The equation for the vibration of a string fixed at both ends vibrating in its second harmonic is given by `y=2sin(0.3cm^(-1))xcos((500pis^(-1))t)cm`. The length of the string is :

To find the length of the string vibrating in its second harmonic, we can follow these steps: ### Step-by-Step Solution: 1. **Identify the given equation**: The equation for the vibration of the string is given by: \[ y = 2 \sin(0.3 \, \text{cm}^{-1}) x \cos(500 \pi \, \text{s}^{-1} t) \, \text{cm} \] 2. **Compare with the general form**: The general form of the wave equation is: \[ y = A \sin(kx) \cos(\omega t) \] From the given equation, we can identify: - Amplitude \( A = 2 \, \text{cm} \) - Wave number \( k = 0.3 \, \text{cm}^{-1} \) - Angular frequency \( \omega = 500 \pi \, \text{s}^{-1} \) 3. **Calculate the wavelength**: The wave number \( k \) is related to the wavelength \( \lambda \) by the formula: \[ k = \frac{2\pi}{\lambda} \] Rearranging this gives: \[ \lambda = \frac{2\pi}{k} \] Substituting the value of \( k \): \[ \lambda = \frac{2\pi}{0.3} = \frac{20\pi}{3} \, \text{cm} \] 4. **Determine the length of the string**: For a string fixed at both ends vibrating in its second harmonic, the length \( L \) is given by: \[ L = \frac{n\lambda}{2} \] where \( n \) is the harmonic number.

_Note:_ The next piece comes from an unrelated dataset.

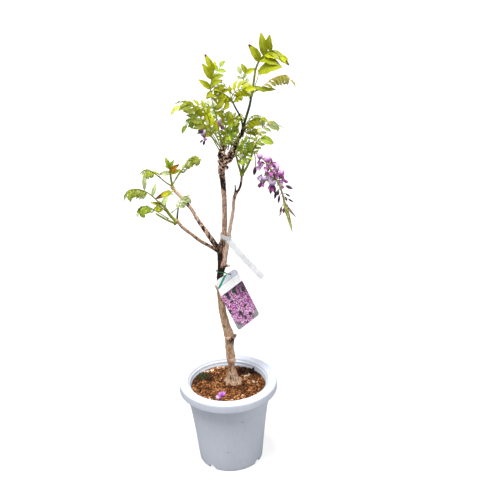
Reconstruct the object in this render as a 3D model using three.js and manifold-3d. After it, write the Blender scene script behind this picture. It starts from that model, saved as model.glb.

For the second harmonic, \( n = 2 \): \[ L = \frac{2 \cdot \lambda}{2} = \lambda \] Thus, substituting the value of \( \lambda \): \[ L = \frac{20\pi}{3} \, \text{cm} \] 5. **Calculate the numerical value**: Using \( \pi \approx 3.14 \): \[ L \approx \frac{20 \cdot 3.14}{3} \approx \frac{62.8}{3} \approx 20.93 \, \text{cm} \] ### Final Answer: The length of the string is approximately \( 20.93 \, \text{cm} \). ---